Supplied information —
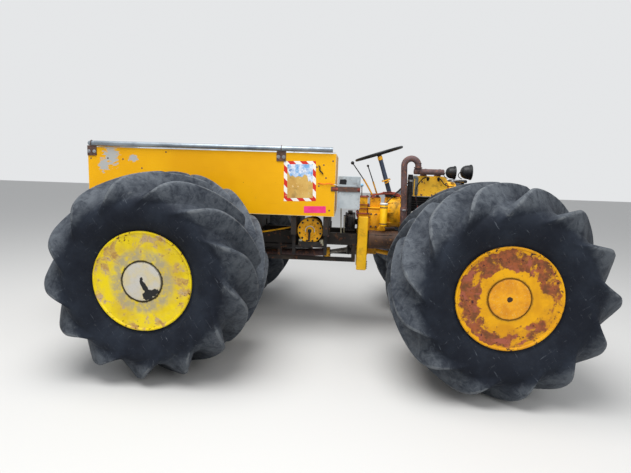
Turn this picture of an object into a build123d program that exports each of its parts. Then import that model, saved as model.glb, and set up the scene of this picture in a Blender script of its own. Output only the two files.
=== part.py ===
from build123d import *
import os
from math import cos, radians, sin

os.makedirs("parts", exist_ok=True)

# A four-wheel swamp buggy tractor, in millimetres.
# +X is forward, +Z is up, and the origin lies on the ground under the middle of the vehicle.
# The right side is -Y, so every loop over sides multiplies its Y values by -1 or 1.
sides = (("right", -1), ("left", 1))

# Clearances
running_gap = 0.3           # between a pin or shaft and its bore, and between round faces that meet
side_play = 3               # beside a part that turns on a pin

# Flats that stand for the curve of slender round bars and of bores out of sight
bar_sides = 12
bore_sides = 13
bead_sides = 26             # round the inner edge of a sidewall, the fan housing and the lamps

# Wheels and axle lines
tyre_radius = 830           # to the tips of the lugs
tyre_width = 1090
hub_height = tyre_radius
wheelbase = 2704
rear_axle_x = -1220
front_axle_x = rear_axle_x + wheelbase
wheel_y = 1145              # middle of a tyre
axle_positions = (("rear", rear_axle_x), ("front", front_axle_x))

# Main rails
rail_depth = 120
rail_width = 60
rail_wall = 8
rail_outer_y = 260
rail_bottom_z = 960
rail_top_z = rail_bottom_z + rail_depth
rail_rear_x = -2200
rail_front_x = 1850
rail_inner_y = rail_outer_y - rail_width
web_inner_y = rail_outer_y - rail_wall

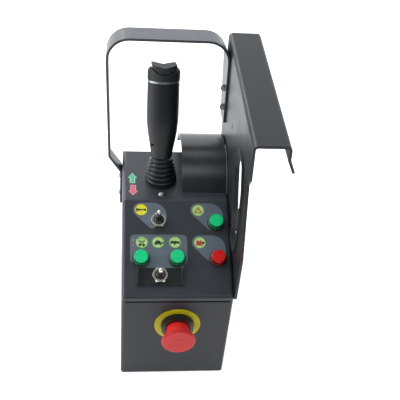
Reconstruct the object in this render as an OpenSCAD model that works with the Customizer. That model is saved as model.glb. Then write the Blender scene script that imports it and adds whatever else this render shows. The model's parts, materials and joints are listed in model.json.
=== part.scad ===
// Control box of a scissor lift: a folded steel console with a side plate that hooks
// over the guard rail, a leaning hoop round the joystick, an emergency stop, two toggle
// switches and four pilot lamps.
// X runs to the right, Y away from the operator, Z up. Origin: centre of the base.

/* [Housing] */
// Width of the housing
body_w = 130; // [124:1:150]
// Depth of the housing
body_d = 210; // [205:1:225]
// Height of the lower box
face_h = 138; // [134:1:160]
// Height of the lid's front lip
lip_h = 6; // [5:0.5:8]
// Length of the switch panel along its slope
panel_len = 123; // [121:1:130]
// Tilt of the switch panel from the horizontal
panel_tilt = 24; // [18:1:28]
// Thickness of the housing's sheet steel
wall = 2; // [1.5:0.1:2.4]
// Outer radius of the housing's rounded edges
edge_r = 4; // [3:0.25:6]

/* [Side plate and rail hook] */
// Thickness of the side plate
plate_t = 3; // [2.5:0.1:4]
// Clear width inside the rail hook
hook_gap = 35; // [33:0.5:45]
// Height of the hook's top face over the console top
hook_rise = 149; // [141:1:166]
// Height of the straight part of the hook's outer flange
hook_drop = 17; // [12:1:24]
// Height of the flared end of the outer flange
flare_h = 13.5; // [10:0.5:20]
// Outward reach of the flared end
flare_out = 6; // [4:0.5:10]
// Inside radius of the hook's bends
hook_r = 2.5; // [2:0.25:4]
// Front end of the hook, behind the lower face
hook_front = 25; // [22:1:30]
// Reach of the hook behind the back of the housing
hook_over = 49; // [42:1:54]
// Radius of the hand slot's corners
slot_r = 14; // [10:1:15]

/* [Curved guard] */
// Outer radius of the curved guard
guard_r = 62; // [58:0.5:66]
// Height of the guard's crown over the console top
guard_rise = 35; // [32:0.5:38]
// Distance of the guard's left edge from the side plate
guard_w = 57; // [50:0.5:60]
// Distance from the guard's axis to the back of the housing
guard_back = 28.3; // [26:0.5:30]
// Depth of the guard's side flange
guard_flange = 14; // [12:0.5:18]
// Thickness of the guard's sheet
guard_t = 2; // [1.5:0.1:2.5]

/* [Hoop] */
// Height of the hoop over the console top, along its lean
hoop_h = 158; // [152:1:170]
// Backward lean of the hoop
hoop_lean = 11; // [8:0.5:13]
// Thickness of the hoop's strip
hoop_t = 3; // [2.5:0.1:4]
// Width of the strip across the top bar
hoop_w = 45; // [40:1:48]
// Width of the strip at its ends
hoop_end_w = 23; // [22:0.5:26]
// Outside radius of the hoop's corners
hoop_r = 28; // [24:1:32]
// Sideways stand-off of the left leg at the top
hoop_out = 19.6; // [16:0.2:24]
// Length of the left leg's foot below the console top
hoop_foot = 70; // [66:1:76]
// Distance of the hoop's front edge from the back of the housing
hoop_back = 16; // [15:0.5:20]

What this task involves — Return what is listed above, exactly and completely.

Correct response —
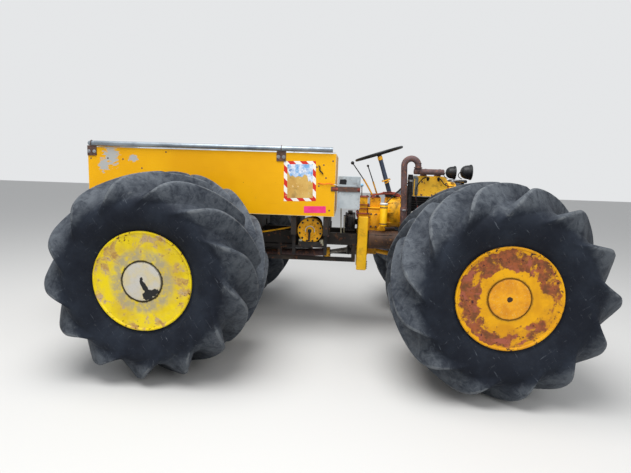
Turn this picture of an object into a build123d program that exports each of its parts. Then import that model, saved as model.glb, and set up the scene of this picture in a Blender script of its own. Output only the two files.
=== part.py ===
from build123d import *
import os
from math import cos, radians, sin

os.makedirs("parts", exist_ok=True)

# A four-wheel swamp buggy tractor, in millimetres.
# +X is forward, +Z is up, and the origin lies on the ground under the middle of the vehicle.
# The right side is -Y, so every loop over sides multiplies its Y values by -1 or 1.
sides = (("right", -1), ("left", 1))

# Clearances
running_gap = 0.3           # between a pin or shaft and its bore, and between round faces that meet
side_play = 3               # beside a part that turns on a pin

# Flats that stand for the curve of slender round bars and of bores out of sight
bar_sides = 12
bore_sides = 13
bead_sides = 26             # round the inner edge of a sidewall, the fan housing and the lamps

# Wheels and axle lines
tyre_radius = 830           # to the tips of the lugs
tyre_width = 1090
hub_height = tyre_radius
wheelbase = 2704
rear_axle_x = -1220
front_axle_x = rear_axle_x + wheelbase
wheel_y = 1145              # middle of a tyre
axle_positions = (("rear", rear_axle_x), ("front", front_axle_x))

# Main rails
rail_depth = 120
rail_width = 60
rail_wall = 8
rail_outer_y = 260
rail_bottom_z = 960
rail_top_z = rail_bottom_z + rail_depth
rail_rear_x = -2200
rail_front_x = 1850
rail_inner_y = rail_outer_y - rail_width
web_inner_y = rail_outer_y - rail_wall

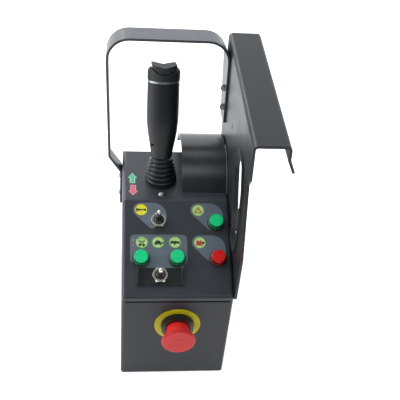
Reconstruct the object in this render as an OpenSCAD model that works with the Customizer. That model is saved as model.glb. Then write the Blender scene script that imports it and adds whatever else this render shows. The model's parts, materials and joints are listed in model.json.
=== part.scad ===
// Control box of a scissor lift: a folded steel console with a side plate that hooks
// over the guard rail, a leaning hoop round the joystick, an emergency stop, two toggle
// switches and four pilot lamps.
// X runs to the right, Y away from the operator, Z up. Origin: centre of the base.

/* [Housing] */
// Width of the housing
body_w = 130; // [124:1:150]
// Depth of the housing
body_d = 210; // [205:1:225]
// Height of the lower box
face_h = 138; // [134:1:160]
// Height of the lid's front lip
lip_h = 6; // [5:0.5:8]
// Length of the switch panel along its slope
panel_len = 123; // [121:1:130]
// Tilt of the switch panel from the horizontal
panel_tilt = 24; // [18:1:28]
// Thickness of the housing's sheet steel
wall = 2; // [1.5:0.1:2.4]
// Outer radius of the housing's rounded edges
edge_r = 4; // [3:0.25:6]

/* [Side plate and rail hook] */
// Thickness of the side plate
plate_t = 3; // [2.5:0.1:4]
// Clear width inside the rail hook
hook_gap = 35; // [33:0.5:45]
// Height of the hook's top face over the console top
hook_rise = 149; // [141:1:166]
// Height of the straight part of the hook's outer flange
hook_drop = 17; // [12:1:24]
// Height of the flared end of the outer flange
flare_h = 13.5; // [10:0.5:20]
// Outward reach of the flared end
flare_out = 6; // [4:0.5:10]
// Inside radius of the hook's bends
hook_r = 2.5; // [2:0.25:4]
// Front end of the hook, behind the lower face
hook_front = 25; // [22:1:30]
// Reach of the hook behind the back of the housing
hook_over = 49; // [42:1:54]
// Radius of the hand slot's corners
slot_r = 14; // [10:1:15]

/* [Curved guard] */
// Outer radius of the curved guard
guard_r = 62; // [58:0.5:66]
// Height of the guard's crown over the console top
guard_rise = 35; // [32:0.5:38]
// Distance of the guard's left edge from the side plate
guard_w = 57; // [50:0.5:60]
// Distance from the guard's axis to the back of the housing
guard_back = 28.3; // [26:0.5:30]
// Depth of the guard's side flange
guard_flange = 14; // [12:0.5:18]
// Thickness of the guard's sheet
guard_t = 2; // [1.5:0.1:2.5]

/* [Hoop] */
// Height of the hoop over the console top, along its lean
hoop_h = 158; // [152:1:170]
// Backward lean of the hoop
hoop_lean = 11; // [8:0.5:13]
// Thickness of the hoop's strip
hoop_t = 3; // [2.5:0.1:4]
// Width of the strip across the top bar
hoop_w = 45; // [40:1:48]
// Width of the strip at its ends
hoop_end_w = 23; // [22:0.5:26]
// Outside radius of the hoop's corners
hoop_r = 28; // [24:1:32]
// Sideways stand-off of the left leg at the top
hoop_out = 19.6; // [16:0.2:24]
// Length of the left leg's foot below the console top
hoop_foot = 70; // [66:1:76]
// Distance of the hoop's front edge from the back of the housing
hoop_back = 16; // [15:0.5:20]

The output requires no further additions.